The Equation of Exchange is commonly regarded as an identity, as V = PY/M by definition. But that’s not quite right: V is the number of times each unit of money (base money, for instance) changes hands each year on average. To measure V, we use the Exchange Equation and calculate V = PY/M.

Another, more “stocks-based” approach is to see V as the number of times the total stock of money held by the public must circulate to equal the public’s nominal income. The stock held is kPY, a fraction of nominal income. Since MV = PY, => k = 1/V.

Assume all income is spent. If you hold a quarter of your nominal income in money balances (k = 1/4), then you must spend four money balances a year. Since all money is held by someone, if people are spending four money balances a year, then the money stock must be passing through each account four times a year, so V = 4. The equation is not so much an identity (true by definition) as a synthetic a priori truth – true because of the synthetic facts that all money is held, and one person’s spending is another’s income.

Alternatively, think of MV = PY as a flow equation. Total buying must equal total selling in a given year. MV = total buying (total spending of money). PY = total selling (total quantity of goods sold, multiplied by their price). All output is bought with money. All the output that is bought and sold must correspond to the quantity of money required to purchase it. Since the same dollars can make multiple purchases each year, we multiply M by V. Not exactly an identity, but still true a priori. Then we use the equation to figure out that we can measure V by calculating PY/M, which are easier to observe.

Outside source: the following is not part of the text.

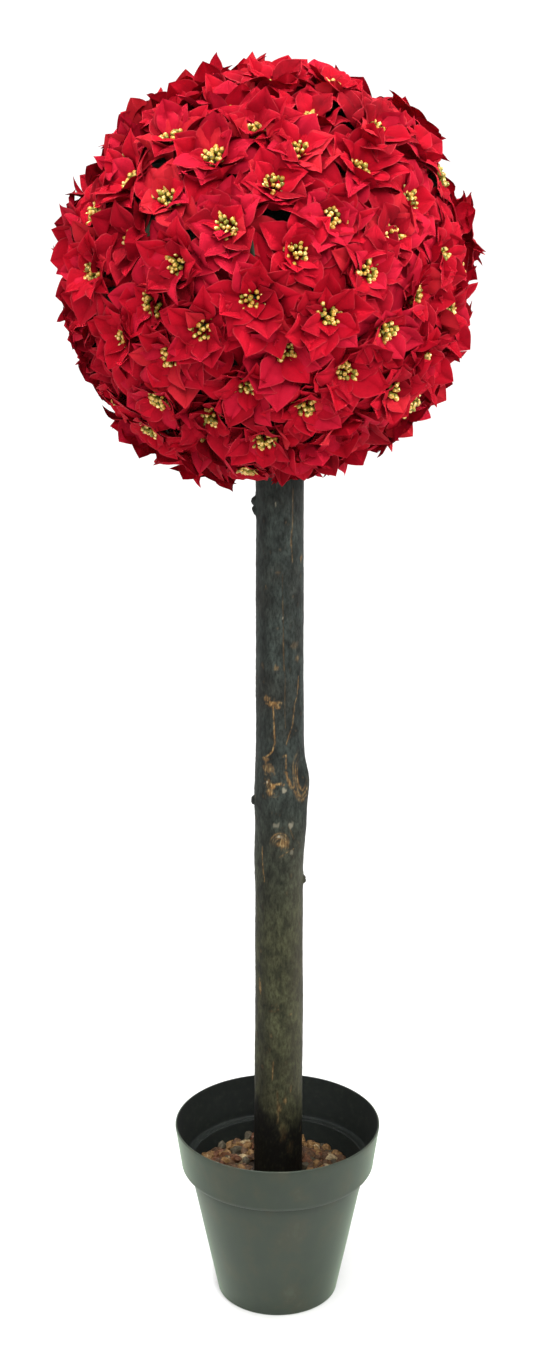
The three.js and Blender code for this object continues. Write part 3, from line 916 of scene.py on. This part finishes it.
class TOPIARY_OT_log(bpy.types.Operator):
    """Makes the log with the relief of its bark, knots, stubs and cracks."""

    bl_idname = "topiary.log"
    bl_label = "Log"
    front_sides = 130
    back_sides = 50
    cut_rings = 3
    # The cut ends are plain, and the relief sets in over this many millimetres from them.
    plain_end_mm = 12
    # The spacing of the rings in millimetres, each up to a height: close at the knots, wide where
    # the gravel or the ball hides the bark.
    ring_steps = ((150, 5.0), (545, 2.4), (800, 1.4), (1045, 2.4), (LOG_HIGH.z / MM, 8.0))

    def grid(self):
        """Heights in millimetres and angles in degrees of the log's points."""
        heights = [np.array([LOG_LOW.z / MM])]
        for end, step in self.ring_steps:
            start = heights[-1][-1]
            heights.append(np.linspace(start, end, max(2, round((end - start) / step)))[1:])
        front = np.linspace(-90, 90, self.front_sides, endpoint=False)
        back = np.linspace(90, 270, self.back_sides, endpoint=False)
        return np.meshgrid(np.concatenate(heights), np.concatenate([front, back]), indexing="ij")

    def execute(self, context):
        log = context.scene.topiary_log
        height, angle = self.grid()
        rings, sides = height.shape
        relief, *shares = bark_relief(log, height, angle)
        from_end = np.minimum(height - LOG_LOW.z / MM, LOG_HIGH.z / MM - height)
        relief = relief * smooth_share(from_end, 0, self.plain_end_mm)
        radius = (log_radius_mm(log, height, angle) + relief) * MM
        turn = np.radians(angle)
        axis = log_axis_mm(log, height) * MM
        places = np.stack([np.sin(turn) * radius + axis, -np.cos(turn) * radius, height * MM], axis=-1)
        points = [tuple(p) for p in places.reshape(-1, 3)]
        faces = grid_faces(rings, sides)
        self.add_cut(points, faces, range(sides), -1)
        self.add_cut(points, faces, range(height.size - sides, height.size), 1)
        piece = mesh_piece("log_with_bark", points, faces, smooth_bark(log))
        extra = np.zeros(len(points) - height.size)
        for name, share in zip(("bare_wood", "pale_scar", "dark_stain"), shares):
            layer = piece.data.attributes.new(name, "FLOAT", "POINT")
            layer.data.foreach_set("value", np.concatenate([share.ravel(), extra]).astype(np.float32))
        dress(piece, "log_bark", "trunk")
        return {"FINISHED"}

    def add_cut(self, points, faces, outer, order):
        """Closes one end of the log with rings of faces that draw in to its middle. An order of -1 turns
        the faces downwards."""
        sides = len(outer)
        edge = [Vector(points[number]) for number in outer]
        middle = sum(edge, Vector()) / sides
        for ring in range(1, self.cut_rings + 1):
            share = 1 - ring / (self.cut_rings + 1)
            inner = range(len(points), len(points) + sides)
            points += [tuple(middle.lerp(p, share)) for p in edge]
            for side in range(sides):
                after = (side + 1) % sides
                faces.append((outer[side], outer[after], inner[after], inner[side])[::order])
            outer = inner
        faces += [(outer[side], outer[(side + 1) % sides], len(points))[::order] for side in range(sides)]
        points.append(tuple(middle))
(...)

Of course the above isn’t quite right. Total selling is actually PT, where T is the number of transactions. We then take T = vY, and then MV(t)/v = PY, which is written as MV(y) = PY, or just MV = PY. Now don’t go getting confused over the use of lowercase here – v is an entirey new constant! You must always be sensitive to context. Believe it or not, the same is even true in math.